Monday, February 27, 2006


Re: Obesity Wars

1. Activity helps fight the diseases and, surprisingly, helps keep excess weight off. Again, exercise for the sake of weight loss is pointless because the you can lose inches while adding weight as fat turns to muscle.

2. There is no way to objectively measure an individual's activity level, so insurers use weight as a proxy. But researchers and policy advocates have since forgotten that it's a proxy and focus entirely on weight.

3. Being heavy is not a health risk. It can carry benefits. Being underweight, which is the way some people make sure they are not 'too fat' is a health risk.

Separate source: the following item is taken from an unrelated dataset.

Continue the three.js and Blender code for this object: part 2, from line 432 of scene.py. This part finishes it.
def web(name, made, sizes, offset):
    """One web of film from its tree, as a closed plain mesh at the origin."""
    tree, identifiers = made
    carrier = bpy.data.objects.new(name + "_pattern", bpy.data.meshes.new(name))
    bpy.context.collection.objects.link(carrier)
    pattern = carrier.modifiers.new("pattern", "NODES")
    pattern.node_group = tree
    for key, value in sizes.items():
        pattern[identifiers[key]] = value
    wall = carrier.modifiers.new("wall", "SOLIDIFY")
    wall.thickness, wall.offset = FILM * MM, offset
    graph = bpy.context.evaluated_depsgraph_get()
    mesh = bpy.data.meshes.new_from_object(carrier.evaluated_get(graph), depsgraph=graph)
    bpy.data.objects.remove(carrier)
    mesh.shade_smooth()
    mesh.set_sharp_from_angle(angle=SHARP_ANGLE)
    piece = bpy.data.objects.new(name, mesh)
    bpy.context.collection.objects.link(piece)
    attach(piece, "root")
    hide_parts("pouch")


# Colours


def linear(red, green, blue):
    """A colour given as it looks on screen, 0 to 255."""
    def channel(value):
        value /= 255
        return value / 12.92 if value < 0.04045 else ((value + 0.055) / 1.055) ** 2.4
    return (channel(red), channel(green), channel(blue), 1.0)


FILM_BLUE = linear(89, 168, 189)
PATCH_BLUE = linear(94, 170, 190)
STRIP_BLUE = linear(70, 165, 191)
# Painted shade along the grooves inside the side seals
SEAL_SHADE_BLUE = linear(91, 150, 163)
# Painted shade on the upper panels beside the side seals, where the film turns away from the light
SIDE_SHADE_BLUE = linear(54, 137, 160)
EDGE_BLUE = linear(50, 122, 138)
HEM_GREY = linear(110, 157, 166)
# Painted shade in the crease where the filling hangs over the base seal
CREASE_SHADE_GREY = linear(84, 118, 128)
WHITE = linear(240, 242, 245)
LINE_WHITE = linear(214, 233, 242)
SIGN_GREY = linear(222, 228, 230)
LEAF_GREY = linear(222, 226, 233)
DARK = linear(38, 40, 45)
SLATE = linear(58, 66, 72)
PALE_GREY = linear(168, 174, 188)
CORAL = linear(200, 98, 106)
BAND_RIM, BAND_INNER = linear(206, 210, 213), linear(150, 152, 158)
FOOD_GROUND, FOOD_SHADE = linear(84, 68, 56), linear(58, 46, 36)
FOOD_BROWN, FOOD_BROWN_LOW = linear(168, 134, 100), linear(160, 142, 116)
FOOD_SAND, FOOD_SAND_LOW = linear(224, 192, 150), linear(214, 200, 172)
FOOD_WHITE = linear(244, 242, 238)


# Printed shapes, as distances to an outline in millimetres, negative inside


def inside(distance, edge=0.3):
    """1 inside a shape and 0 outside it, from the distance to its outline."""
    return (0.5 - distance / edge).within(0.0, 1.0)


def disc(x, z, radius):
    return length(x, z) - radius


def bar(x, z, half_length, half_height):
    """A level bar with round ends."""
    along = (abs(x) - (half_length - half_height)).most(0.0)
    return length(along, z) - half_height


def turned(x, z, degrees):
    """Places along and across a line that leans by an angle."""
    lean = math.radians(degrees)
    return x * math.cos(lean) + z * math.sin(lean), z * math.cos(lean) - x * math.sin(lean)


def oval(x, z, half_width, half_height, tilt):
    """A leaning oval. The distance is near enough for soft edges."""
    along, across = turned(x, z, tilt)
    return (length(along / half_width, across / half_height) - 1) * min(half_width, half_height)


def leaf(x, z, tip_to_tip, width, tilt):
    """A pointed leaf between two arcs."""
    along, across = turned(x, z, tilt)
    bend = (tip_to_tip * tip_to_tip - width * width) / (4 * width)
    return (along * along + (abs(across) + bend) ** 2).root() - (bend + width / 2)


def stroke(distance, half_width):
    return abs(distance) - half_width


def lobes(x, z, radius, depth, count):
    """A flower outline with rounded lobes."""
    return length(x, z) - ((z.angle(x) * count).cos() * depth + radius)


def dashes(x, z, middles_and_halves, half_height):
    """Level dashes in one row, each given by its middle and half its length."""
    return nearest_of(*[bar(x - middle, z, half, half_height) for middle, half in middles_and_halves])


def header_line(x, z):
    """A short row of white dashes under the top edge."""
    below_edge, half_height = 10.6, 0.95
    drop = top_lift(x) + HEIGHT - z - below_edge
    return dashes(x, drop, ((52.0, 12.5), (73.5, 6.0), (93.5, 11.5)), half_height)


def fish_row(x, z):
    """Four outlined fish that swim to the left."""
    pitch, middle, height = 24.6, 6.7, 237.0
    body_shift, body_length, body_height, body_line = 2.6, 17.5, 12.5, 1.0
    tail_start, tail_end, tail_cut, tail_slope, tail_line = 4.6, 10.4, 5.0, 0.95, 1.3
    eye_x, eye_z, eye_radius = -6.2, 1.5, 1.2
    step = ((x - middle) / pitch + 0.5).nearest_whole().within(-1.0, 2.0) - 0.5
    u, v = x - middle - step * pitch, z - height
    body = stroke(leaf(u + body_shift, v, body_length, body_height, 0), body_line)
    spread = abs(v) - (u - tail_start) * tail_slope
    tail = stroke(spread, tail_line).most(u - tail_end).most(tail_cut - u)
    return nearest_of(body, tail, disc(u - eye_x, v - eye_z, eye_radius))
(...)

4. Health insurers now cover weight-loss surgery and other services aimed at those who are deemed too heavy but do not charge higher premiums for folks with higher body mass index scores. For activity, they have prizes for people who track their daily half hour of exercise.

5. As Jenna mentioned in her comment, as long as there is no cost for "bad" behavior, there is no incentive to change behavior, regardless what kind of re-education program veterans or others endure.

Excellent points, Joe.

Both government and private insurers seem to be focusing on the wrong point. They're tackling weight, not actual health problems.

It will be interesting to see if the private insurance market actually changes its ways. I'd love to see the private market
actually test Body Mass Index to determine premiums - it would make sense to do so, since, as you mentioned, being underweight could be measured as well as being truly overweight.